I guess if I ran a newspaper, I would ask "what is so newsworthy in this column that I should run it?" Frankly, as a musician, I'd rather see nothing written about the concert than see this written about it.

Bill said...

The reviewer for the Dallas Morning News usually writes interesting comments and includes some musical content (history or theory or performance practice discussion) in his comments.

http://www.dallasnews.com/sharedcontent/dws/ent/columnists/scantrell/vitindex.html

His name is Scott Cantrell.

Check him out.

Bill in Dallas

Spot said...

Thanks Bill. I'm sure I've probably read Scott's work before in a casual sense, but it was helpful sit down right now and look at 10 or 12 of his more recent submissions.

To clarify, my point here wasn't to lambast all music critics. I think Scott is a good example of someone who works to keep the review focused on the music and not on the personalities involved. I think that's what music criticism should be.

Any fourth-grader can go to a concert and say "oh, the clarinet squeaked here" or "the trumpet player missed a high note there." Critics at bigger papers generally seem to get this and work to focus on the forest.
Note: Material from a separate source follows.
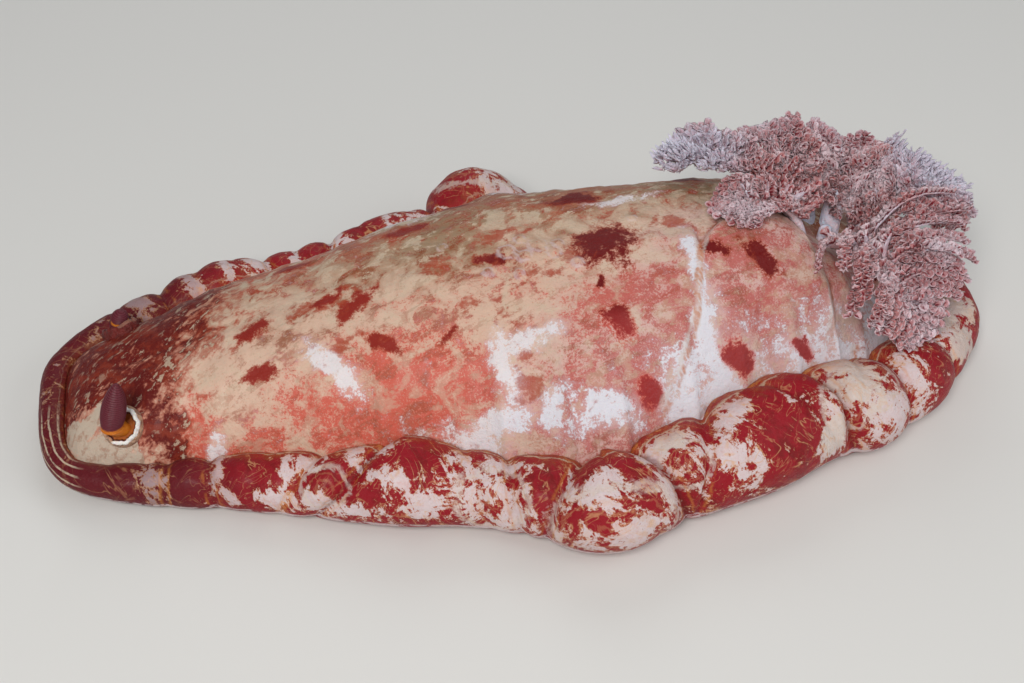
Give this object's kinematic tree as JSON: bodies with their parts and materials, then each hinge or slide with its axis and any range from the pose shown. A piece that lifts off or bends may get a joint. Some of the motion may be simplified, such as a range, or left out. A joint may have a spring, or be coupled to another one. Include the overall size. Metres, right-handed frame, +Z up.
{
  "type": "spanish dancer nudibranch (Hexabranchus sanguineus), still life-size model",
  "caption": "Spanish dancer nudibranch resting on its broad foot, with the mantle margin rolled up, feathery gill plumes spread over the rear and a raised rhinophore.",
  "frame": {"origin": "centre of the whole animal's bounding box on the floor plane, under the sole of the foot", "axes": "-X towards the head, +X towards the tail, -Y towards the animal's left side, +Z up"},
  "size_m": [0.3138, 0.1778, 0.0697],
  "materials": {
    "mottled_skin": "moist skin, cream with salmon-red mottling and a few dark red spots",
    "margin_skin": "moist skin, deep crimson with white splotches and fine pale lines",
    "sole_skin": "moist skin, plain salmon pink",
    "sheath_rim": "moist skin with a white lip",
    "rhinophore_skin": "dark maroon club with fine lamellae on an orange-brown stalk",
    "gill_skin": "mauve-pink feathery leaflets with pale lilac stems"
  },
  "bodies": {
    "root": {"head_mantle": "mottled_skin", "back_front": "mottled_skin", "back_middle": "mottled_skin", "back_rear": "mottled_skin", "margin_head_left": "margin_skin", "margin_head_right": "margin_skin", "margin_left_front": "margin_skin", "margin_left_middle": "margin_skin", "margin_left_rear": "margin_skin", "margin_left_tail": "margin_skin", "margin_tail_left": "margin_skin", "margin_tail_right": "margin_skin", "margin_right_tail": "margin_skin", "margin_right_rear": "margin_skin", "margin_right_middle": "margin_skin", "margin_right_front": "margin_skin", "foot": "sole_skin", "tail": "sole_skin", "head": "sole_skin", "mouth": "sole_skin", "oral_tentacle_left": "sole_skin", "oral_tentacle_right": "sole_skin", "rhinophore_sheath_left": "sheath_rim", "rhinophore_sheath_right": "sheath_rim", "rhinophore_left": "rhinophore_skin", "rhinophore_right": "rhinophore_skin", "gill_1": "gill_skin", "gill_2": "gill_skin", "gill_3": "gill_skin", "gill_4": "gill_skin", "gill_5": "gill_skin", "gill_6": "gill_skin", "anal_papilla": "gill_skin"}
  },
  "joints": []
}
It's at smaller papers that you see a lot of people who don't write about the forest but just write about the trees.

The music is bigger than the sum of its parts. If performance criticism is levied in the context of evaluating the music, that's fine. I think the reviewer in question has an unfortunate habit of focusing on the merits and demerits of individual contributions outside the realm of the music itself.

The American public is generally ignorant when it comes to classical music, and music critics are perhaps the only individuals given visible space in print in which to change that. So why not use that space primarily to educate and to generate interest in the genre instead of using it as a virtual scorecard for last night's show?